Si algo podría decirse a favor de toda esta farsa es que coloca las negociaciones en el mismo punto en que estaban hace más de 10 años, sin lograr un paso adelante, y luego de conocer lo que ocurrió luego.
El único vencedor en el encuentro fue Kim, que obtuvo la importante concesión de conseguir que se interrumpieran los ejercicios militares anuales de EEUU con su aliado surcoreano. Esto sí es un resultado a exhibir, que el gobernante norcoreano tiene ahora para exhibir no solo a sus seguidores y adláteres en el país —obedientes fieles si quieren continuar vivos— sino a sus aliados de Rusia y China. No solo en Pyongyang, también en Moscú, Pekín y hasta en La Habana hay motivos para festejar.
Pero el espectáculo más patético —si se quiere— de los resultados de la reunión en Singapur es el que han brindado los cubanos “anticastristas” que exclamaron, y exclaman aún, que Barack Obama, cuando se reunió con Raúl Castro, pisoteó el principio básico de una nación democrática —especialmente de Estados Unidos—de llegar a acuerdos con dictadores “a cambio de nada”, de reunirse con ellos, de saludarlos, sonreír y darles la mano, y que ahora se muestran alborozados con lo hecho por Trump.

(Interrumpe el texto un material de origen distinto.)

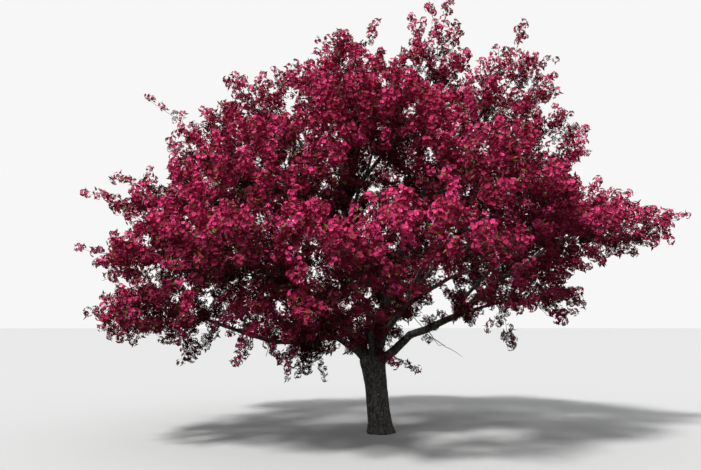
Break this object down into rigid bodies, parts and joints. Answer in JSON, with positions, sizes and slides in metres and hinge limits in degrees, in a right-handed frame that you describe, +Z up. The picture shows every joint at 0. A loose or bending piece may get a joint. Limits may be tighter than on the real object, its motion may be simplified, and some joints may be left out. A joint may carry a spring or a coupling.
{
  "type": "profusion crabapple tree",
  "caption": "Broad, round-headed crabapple tree in full dark pink bloom, on a short trunk that forks low.",
  "frame": {"origin": "middle of the flat cut under the trunk, at ground level", "axes": "+Z up, +X to the right and -Y towards someone who looks at the tree's best side"},
  "size_m": [9.5, 7.8375, 7.02],
  "materials": {
    "bark": "rough grey-brown bark with pale flecks",
    "blossom": "soft petals, dark pink to wine red, with young bronze leaves"
  },
  "bodies": {
    "root": {"trunk": "bark", "bough_back": "bark", "bough_back_left": "bark", "bough_back_right": "bark", "bough_front": "bark", "bough_front_right": "bark", "bough_left": "bark", "bough_left_low": "bark", "bough_right_low": "bark", "bough_right_upper": "bark", "leader": "bark", "branch_back_left_upper": "bark", "branch_back_right_upper": "bark", "branch_front_left": "bark", "branch_front_left_low": "bark", "branch_front_left_upper": "bark", "branch_front_right_upper": "bark", "branch_left_middle": "bark", "branch_left_upper": "bark", "branch_right_low": "bark", "branch_right_middle": "bark", "branch_right_upper": "bark", "branch_top": "bark", "branch_upper_back": "bark", "branch_upper_front": "bark", "branch_upper_left": "bark", "branch_upper_right_front": "bark", "blossom_back_left_low": "blossom", "blossom_back_left_upper": "blossom", "blossom_back_low": "blossom", "blossom_back_right_low": "blossom", "blossom_back_right_upper": "blossom", "blossom_front_left": "blossom", "blossom_front_left_low": "blossom", "blossom_front_left_upper": "blossom", "blossom_front_middle": "blossom", "blossom_front_right": "blossom", "blossom_front_right_upper": "blossom", "blossom_left_low": "blossom", "blossom_left_middle": "blossom", "blossom_left_shoulder": "blossom", "blossom_left_upper": "blossom", "blossom_right_low": "blossom", "blossom_right_middle": "blossom", "blossom_right_shoulder": "blossom", "blossom_right_upper": "blossom", "blossom_top": "blossom", "blossom_top_left": "blossom", "blossom_top_right": "blossom", "blossom_upper_back": "blossom", "blossom_upper_front": "blossom", "blossom_upper_left": "blossom", "blossom_upper_right_front": "blossom"}
  },
  "joints": []
}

El régimen de Corea del Norte es la concreción de todo aquello que esos “anticastristas” dicen detestar: una dictadura hereditaria (abuelo, padre, hijo), que prohíbe todas las libertades —civiles, políticas, culturales y de palabra—, genocida y asesina. Desde un primer momento, el escándalo del carguero Chong Chon Gang puso en evidencia no solo el deterioro económico y político de Corea del Norte, sino también señaló las semejanzas entre los regímenes de La Habana y Pyongyang, así como las similitudes en la situación de ambos países (este blog se hizo eco de ello). Pero todo ello ha quedado sumergido ante esa floreciente fidelidad (no hacia Castro, como algunos en el pasado) a Trump.